Trump had a game show? It’s true. His name headlined a flop in 1990-91
These days, real estate mogul Donald Trump is grabbing headlines as a Republican Presidential Candidate – for better or worse, but 25 years ago Trump had his own game show.
Yes, he actually had a game show – well, his name was slapped on one.
Here how the deal went down: In 1989, Trump and officials from Warner Bros. Domestic Television Distribution created a syndicated game show that would be taped at one of Trump’s casinos, the Trump Castle at Atlantic City (now the Golden Nugget.) The show would be based on a long -running UK game show Bob’s Full House and was sold at the 1990 NATPE convention in New Orleans for the 1990-91 television season.
The program premiered on September 10, 1990 – but in a crowded field with three other game shows: debuting the same day were the revivals of Tic Tac Dough and The Joker’s Wild (these versions are both in the T Dog Media TV Hall Of Shame) and The Quiz Kids Challenge. Yet another game show, The Challengers with host Dick Clark, debuted a week earlier.
Trump Card was hosted by former Miami Dolphins player and current Dolphins radio play-by-play announcer Jimmy Cefalo. The game was simple: contestants answered questions to fill in a bingo card. In the second round, contestants were given a “Trump Card” to use to slow progress of their opponents. First contestant to fill their card won and advanced to the bonus round where they had 45 seconds to answer questions in a linear fashion on another card.

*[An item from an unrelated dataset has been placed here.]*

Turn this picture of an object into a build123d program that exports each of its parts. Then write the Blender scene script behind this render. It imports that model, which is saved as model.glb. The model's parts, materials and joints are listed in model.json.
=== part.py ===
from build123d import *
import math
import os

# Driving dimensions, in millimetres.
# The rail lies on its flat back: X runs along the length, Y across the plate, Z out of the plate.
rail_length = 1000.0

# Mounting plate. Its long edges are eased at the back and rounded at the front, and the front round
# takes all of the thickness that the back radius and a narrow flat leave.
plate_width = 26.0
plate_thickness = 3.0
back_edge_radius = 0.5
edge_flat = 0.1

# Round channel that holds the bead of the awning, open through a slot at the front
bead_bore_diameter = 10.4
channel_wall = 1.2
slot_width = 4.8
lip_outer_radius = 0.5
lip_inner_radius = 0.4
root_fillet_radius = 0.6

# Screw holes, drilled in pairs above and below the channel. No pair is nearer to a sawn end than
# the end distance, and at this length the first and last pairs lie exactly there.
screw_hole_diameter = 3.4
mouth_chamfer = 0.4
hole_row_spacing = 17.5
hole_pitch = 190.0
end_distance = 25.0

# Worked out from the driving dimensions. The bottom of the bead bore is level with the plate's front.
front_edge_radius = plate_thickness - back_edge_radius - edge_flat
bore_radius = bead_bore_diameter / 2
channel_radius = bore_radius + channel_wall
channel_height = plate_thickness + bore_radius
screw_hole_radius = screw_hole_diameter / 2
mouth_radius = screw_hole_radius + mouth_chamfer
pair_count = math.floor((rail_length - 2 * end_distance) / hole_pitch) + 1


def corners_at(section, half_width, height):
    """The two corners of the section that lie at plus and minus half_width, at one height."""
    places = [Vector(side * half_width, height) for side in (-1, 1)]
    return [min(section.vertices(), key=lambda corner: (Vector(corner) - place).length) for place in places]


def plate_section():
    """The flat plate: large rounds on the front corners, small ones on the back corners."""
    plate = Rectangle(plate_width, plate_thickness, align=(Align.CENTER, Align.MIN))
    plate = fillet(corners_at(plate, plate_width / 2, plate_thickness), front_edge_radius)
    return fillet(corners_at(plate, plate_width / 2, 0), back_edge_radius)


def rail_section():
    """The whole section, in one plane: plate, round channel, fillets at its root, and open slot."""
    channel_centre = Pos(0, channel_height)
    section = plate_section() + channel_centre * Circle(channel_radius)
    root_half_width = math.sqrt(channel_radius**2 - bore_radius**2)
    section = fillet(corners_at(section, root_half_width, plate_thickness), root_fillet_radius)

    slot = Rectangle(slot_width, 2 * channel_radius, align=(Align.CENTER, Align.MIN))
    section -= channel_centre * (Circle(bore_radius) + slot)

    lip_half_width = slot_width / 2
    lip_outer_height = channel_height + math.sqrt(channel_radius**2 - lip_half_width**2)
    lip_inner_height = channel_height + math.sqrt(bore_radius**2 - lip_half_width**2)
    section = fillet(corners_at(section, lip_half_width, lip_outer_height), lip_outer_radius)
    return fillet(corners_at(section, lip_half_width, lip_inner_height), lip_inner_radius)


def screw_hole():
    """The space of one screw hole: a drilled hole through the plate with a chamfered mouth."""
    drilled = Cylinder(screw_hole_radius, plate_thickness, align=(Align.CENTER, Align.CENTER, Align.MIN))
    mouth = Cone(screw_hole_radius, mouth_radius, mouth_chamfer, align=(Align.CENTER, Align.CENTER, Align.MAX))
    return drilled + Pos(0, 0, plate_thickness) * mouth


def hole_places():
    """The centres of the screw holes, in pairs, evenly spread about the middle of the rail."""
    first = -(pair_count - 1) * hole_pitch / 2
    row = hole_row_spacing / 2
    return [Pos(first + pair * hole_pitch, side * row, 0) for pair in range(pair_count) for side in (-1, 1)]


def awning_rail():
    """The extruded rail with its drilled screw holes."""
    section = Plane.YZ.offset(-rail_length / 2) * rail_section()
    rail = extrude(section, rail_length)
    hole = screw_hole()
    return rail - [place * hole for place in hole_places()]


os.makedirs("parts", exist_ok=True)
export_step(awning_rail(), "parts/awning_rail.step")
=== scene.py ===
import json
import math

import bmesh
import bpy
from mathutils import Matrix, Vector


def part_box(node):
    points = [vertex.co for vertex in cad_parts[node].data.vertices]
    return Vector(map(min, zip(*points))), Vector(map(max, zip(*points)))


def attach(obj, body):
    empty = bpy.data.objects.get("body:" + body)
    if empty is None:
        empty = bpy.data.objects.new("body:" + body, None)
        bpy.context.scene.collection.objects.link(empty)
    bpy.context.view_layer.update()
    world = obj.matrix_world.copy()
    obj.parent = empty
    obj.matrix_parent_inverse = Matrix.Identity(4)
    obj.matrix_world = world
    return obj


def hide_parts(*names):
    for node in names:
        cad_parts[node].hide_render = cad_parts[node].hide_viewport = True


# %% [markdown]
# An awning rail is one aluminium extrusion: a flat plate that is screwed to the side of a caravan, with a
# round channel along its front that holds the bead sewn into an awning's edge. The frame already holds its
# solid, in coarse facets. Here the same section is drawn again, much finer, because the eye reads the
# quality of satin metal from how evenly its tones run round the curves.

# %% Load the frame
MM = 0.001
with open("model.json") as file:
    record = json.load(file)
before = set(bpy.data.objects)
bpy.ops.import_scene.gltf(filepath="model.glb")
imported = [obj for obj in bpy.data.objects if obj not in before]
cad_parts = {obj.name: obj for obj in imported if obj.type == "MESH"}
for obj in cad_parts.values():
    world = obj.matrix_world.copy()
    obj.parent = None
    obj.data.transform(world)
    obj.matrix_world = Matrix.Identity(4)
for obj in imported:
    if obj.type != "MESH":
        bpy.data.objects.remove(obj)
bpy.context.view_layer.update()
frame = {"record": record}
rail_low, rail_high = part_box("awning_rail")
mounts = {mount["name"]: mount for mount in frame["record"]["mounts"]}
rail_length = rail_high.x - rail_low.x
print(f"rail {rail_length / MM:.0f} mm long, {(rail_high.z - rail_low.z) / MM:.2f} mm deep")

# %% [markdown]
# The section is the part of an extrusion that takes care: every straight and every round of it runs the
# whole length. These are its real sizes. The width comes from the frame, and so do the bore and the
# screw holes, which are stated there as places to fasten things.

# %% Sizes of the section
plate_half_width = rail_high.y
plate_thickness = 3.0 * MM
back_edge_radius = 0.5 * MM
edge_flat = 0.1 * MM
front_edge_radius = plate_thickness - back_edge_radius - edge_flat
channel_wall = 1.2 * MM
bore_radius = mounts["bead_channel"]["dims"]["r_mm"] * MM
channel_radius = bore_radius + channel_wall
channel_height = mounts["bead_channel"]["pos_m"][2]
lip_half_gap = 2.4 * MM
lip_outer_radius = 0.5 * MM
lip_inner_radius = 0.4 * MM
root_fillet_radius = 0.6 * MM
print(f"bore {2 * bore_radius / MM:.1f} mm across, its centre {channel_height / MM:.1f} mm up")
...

Unlike the first three game shows mentioned above, which were stuck in late-night slots on some stations (Both Joker’s and Tic Tac aired locally on NBC-owned WMAQ from 1:30 a.m.-2:30 a.m.), Trump Card had better time periods, airing in key early fringe (afternoon) and prime access (6-8 p.m. ET) time slots. In Chicago, Trump aired at 11 a.m. weekdays over CBS-owned WBBM-TV.
But like all the other new programs, Trump underperformed its lead-in and year-ago (1989) time period rating and share. As a result, the show was either downgraded to lesser slots or canceled altogether. How poorly was it received? In St. Louis, ratings doubled when CBS affiliate KMOV yanked it from its 6:30 p.m. time slot after four weeks to 2 a.m. and replaced it reruns of Love Connection. Yes, reruns.
Ratings also doubled in Hartford, when Fox affiliate WTIC replaced it and Challengers after three weeks with reruns of Star Trek: The Next Generation at 7 p.m. Then-CBS affiliate WITI in Milwaukee dropped Trump from its 6:30 p.m. prime access slot and returned Entertainment Tonight to the time period.
Other stations decided to chuck the show altogether, including then-CBS affiliates WJBK-TV in Detroit and WAGA-TV in Atlanta. In November 1990, Trump Card earned only a 1.6 household rating – which would actually be a hit in today’s fragmented atmosphere.
The chain reaction of downgrades and cancellations continued, not only to Trump Card, but to all the new game shows. Quiz Kids didn’t last through the calendar year. Tic Tac Dough was canceled in March 1991. Joker’s Wild – which was one of the worst game show remakes ever – was replaced by a new version of $100,000 Pyramid in January 1991 in some markets. Trump Card actually held on to its 11 a.m. slot here as ABC-owned WLS-TV moved Challengers to 2:30 a.m. and filled its former 3 p.m. slot with Inside Edition, where it remains to this day.
In May 1991, Warner Bros. finally pulled the plug on Trump Card. According to Electronic Media, the show only scored higher ratings than Tic Tac and weekly shows Video Challenge and The Krypton Factor, meaning no 1990-91 freshman game shows made it to a second season. There would not be another new syndicated hit game show until Hollywood Squares returned to the air in 1998.
Odd thing is – even with his name on the show – Donald Trump appeared in only one episode of Trump Card – the premiere (which you can view below.) Even if he made more appearances, it wouldn’t have made a difference as viewers stuck with tried and true favorites Wheel of Fortune, Jeopardy!, and Family Feud – all continue to this day, though Feud did have a four-year break. Blame Trump Card’s failure on too much competition in the game show genre at the time and a format not exactly enticing.
Donald Trump, of course, would find greater success fourteen years later with The Apprentice for NBC and its spin-off, Celebrity Apprentice. The former drew an average of 20 million viewers a week in its first season.
But with Trump Card, It just goes to show you not everything with the Trump name turned to gold.